Stated task: Could every line of the data be printed exactly as it reads?

Source data:
● ● ● ● ● ● ●

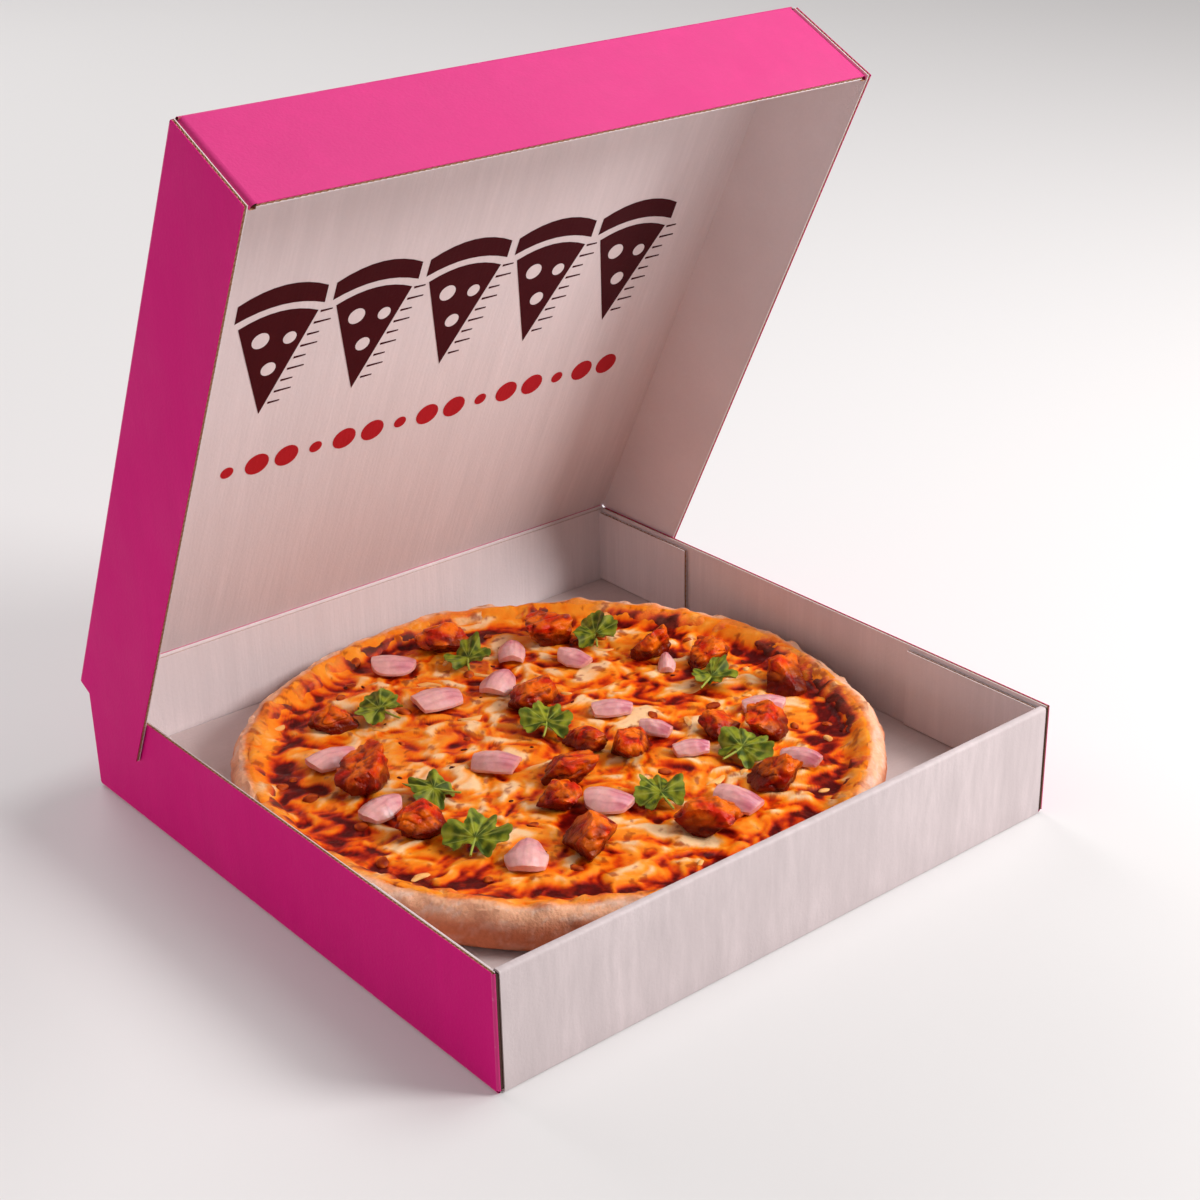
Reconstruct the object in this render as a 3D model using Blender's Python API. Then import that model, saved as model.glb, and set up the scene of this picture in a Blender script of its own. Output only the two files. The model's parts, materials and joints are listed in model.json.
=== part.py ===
"""A small topped pizza in its open corrugated box.

The box is a folded tray with a liner pad on its floor and a full-depth lid that turns on the crease
along the top of the back wall. The pizza lies on the pad, and its larger toppings are pieces of their own.
Metres, +Z up. The origin is the middle of the tray's underside, and the front wall faces -Y.
"""

import math
import random

import bmesh
import bpy
from mathutils import Vector, noise
from mathutils.geometry import delaunay_2d_cdt

# The box
BOX_WIDTH = 0.260
BOX_DEPTH = 0.260
BOX_HEIGHT = 0.0455
BOARD = 0.0015
GAP = 0.0004  # between pieces that lie against each other
FRONT_WALL = 2 * BOARD + 0.0002  # the front wall is rolled over, so it is two boards thick
FRONT_TAB = 0.066  # corner tabs, folded along the inside of the side walls
BACK_TAB = 0.058
TAB_DROP = 0.0018  # how far the tabs stop below the walls' top edge
PAD_TOP = 0.0108

# The lid, described shut: it runs forward (-Y) from the hinge and its walls hang down
LID_OPEN = math.radians(63.5)
LID_WALL = 0.043
LID_CLEARANCE = 0.0005  # beside the tray's walls
LID_TAB = 0.040
LID_LENGTH = BOX_DEPTH + 2 * LID_CLEARANCE + GAP + 2 * BOARD

# The pizza
PIZZA_RADIUS = 0.1245
PIZZA_FLOOR = PAD_TOP + GAP
RIM_WIDTH = 0.012
RIM_HEIGHT = 0.017
RIM_WAIST = 0.45  # share of the rim's height at which it is widest
RIM_UNEVEN = 0.0016
TOPPED_RADIUS = PIZZA_RADIUS - 0.0105
TOPPED_HEIGHT = 0.0128
SURFACE_STEP = 0.0052
SMALL_BITS = 90
FLAT_SHARE = 0.12  # how much of the relief is left under a large topping
SEED = 7

# Where the toppings lie on the pizza, in millimetres from its middle: x, y, size across, turn in degrees
CHUNKS = (
    (-55, 67, 16, 20), (13, 93, 20, -30), (-76, 24, 23, -35), (-78, -18, 19, 10), (12, 33, 19, 40),
    (51, 72, 21, -20), (76, 35, 19, 0), (7, -7, 15, -40), (15, -24, 18, 30), (-14, -23, 19, -25),
    (63, -46, 19, 15), (51, -35, 14, 70), (42, -72, 21, -10), (2, -80, 21, 50), (-38, -66, 21, -45),
    (-28, -39, 16, -38), (98, -22, 20, 60), (88, 14, 17, 25),
)
ONIONS = (
    (-12, 94, 17, -39), (32, 72, 15, 51), (10, 52, 15, 30), (-16, 58, 18, -10), (-75, 42, 19, 0),
    (-30, 1, 17, -60), (-81, 3, 16, 5), (-62, -58, 16, 50), (47, 49, 14, -70), (73, 22, 10, 51),
    (31, 6, 15, -35), (33, -18, 12, -60), (77, -32, 16, -39), (34, -41, 13, -30), (56, -72, 15, -65),
    (-17, -48, 17, -55), (18, -79, 17, -75),
)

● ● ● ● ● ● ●

Solution:
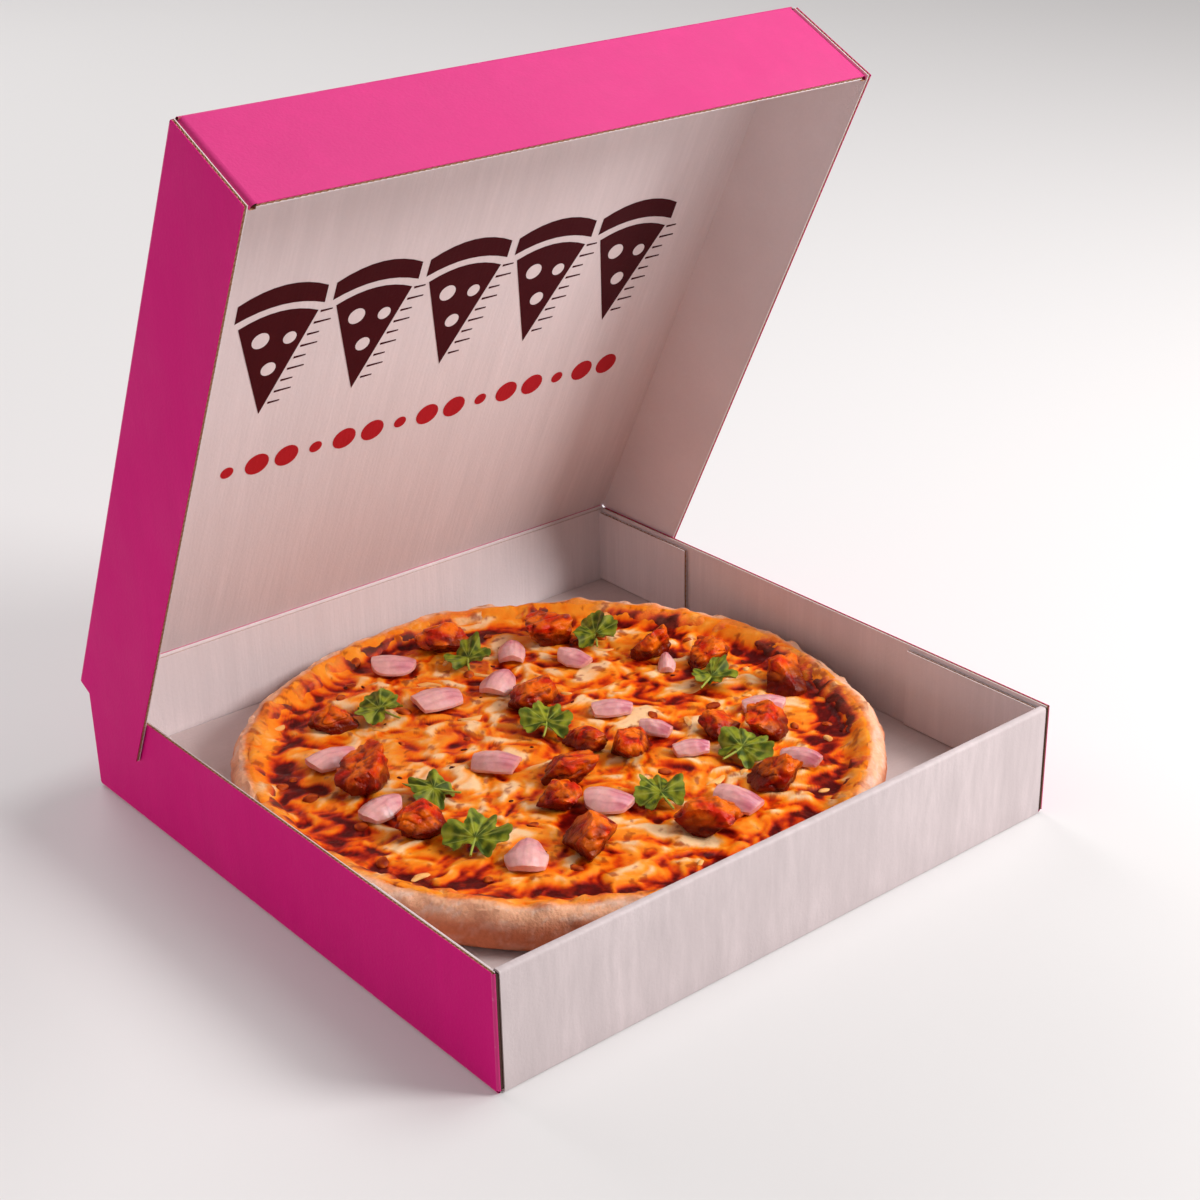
Reconstruct the object in this render as a 3D model using Blender's Python API. Then import that model, saved as model.glb, and set up the scene of this picture in a Blender script of its own. Output only the two files. The model's parts, materials and joints are listed in model.json.
=== part.py ===
"""A small topped pizza in its open corrugated box.

The box is a folded tray with a liner pad on its floor and a full-depth lid that turns on the crease
along the top of the back wall. The pizza lies on the pad, and its larger toppings are pieces of their own.
Metres, +Z up. The origin is the middle of the tray's underside, and the front wall faces -Y.
"""

import math
import random

import bmesh
import bpy
from mathutils import Vector, noise
from mathutils.geometry import delaunay_2d_cdt

# The box
BOX_WIDTH = 0.260
BOX_DEPTH = 0.260
BOX_HEIGHT = 0.0455
BOARD = 0.0015
GAP = 0.0004  # between pieces that lie against each other
FRONT_WALL = 2 * BOARD + 0.0002  # the front wall is rolled over, so it is two boards thick
FRONT_TAB = 0.066  # corner tabs, folded along the inside of the side walls
BACK_TAB = 0.058
TAB_DROP = 0.0018  # how far the tabs stop below the walls' top edge
PAD_TOP = 0.0108

# The lid, described shut: it runs forward (-Y) from the hinge and its walls hang down
LID_OPEN = math.radians(63.5)
LID_WALL = 0.043
LID_CLEARANCE = 0.0005  # beside the tray's walls
LID_TAB = 0.040
LID_LENGTH = BOX_DEPTH + 2 * LID_CLEARANCE + GAP + 2 * BOARD

# The pizza
PIZZA_RADIUS = 0.1245
PIZZA_FLOOR = PAD_TOP + GAP
RIM_WIDTH = 0.012
RIM_HEIGHT = 0.017
RIM_WAIST = 0.45  # share of the rim's height at which it is widest
RIM_UNEVEN = 0.0016
TOPPED_RADIUS = PIZZA_RADIUS - 0.0105
TOPPED_HEIGHT = 0.0128
SURFACE_STEP = 0.0052
SMALL_BITS = 90
FLAT_SHARE = 0.12  # how much of the relief is left under a large topping
SEED = 7

# Where the toppings lie on the pizza, in millimetres from its middle: x, y, size across, turn in degrees
CHUNKS = (
    (-55, 67, 16, 20), (13, 93, 20, -30), (-76, 24, 23, -35), (-78, -18, 19, 10), (12, 33, 19, 40),
    (51, 72, 21, -20), (76, 35, 19, 0), (7, -7, 15, -40), (15, -24, 18, 30), (-14, -23, 19, -25),
    (63, -46, 19, 15), (51, -35, 14, 70), (42, -72, 21, -10), (2, -80, 21, 50), (-38, -66, 21, -45),
    (-28, -39, 16, -38), (98, -22, 20, 60), (88, 14, 17, 25),
)
ONIONS = (
    (-12, 94, 17, -39), (32, 72, 15, 51), (10, 52, 15, 30), (-16, 58, 18, -10), (-75, 42, 19, 0),
    (-30, 1, 17, -60), (-81, 3, 16, 5), (-62, -58, 16, 50), (47, 49, 14, -70), (73, 22, 10, 51),
    (31, 6, 15, -35), (33, -18, 12, -60), (77, -32, 16, -39), (34, -41, 13, -30), (56, -72, 15, -65),
    (-17, -48, 17, -55), (18, -79, 17, -75),
)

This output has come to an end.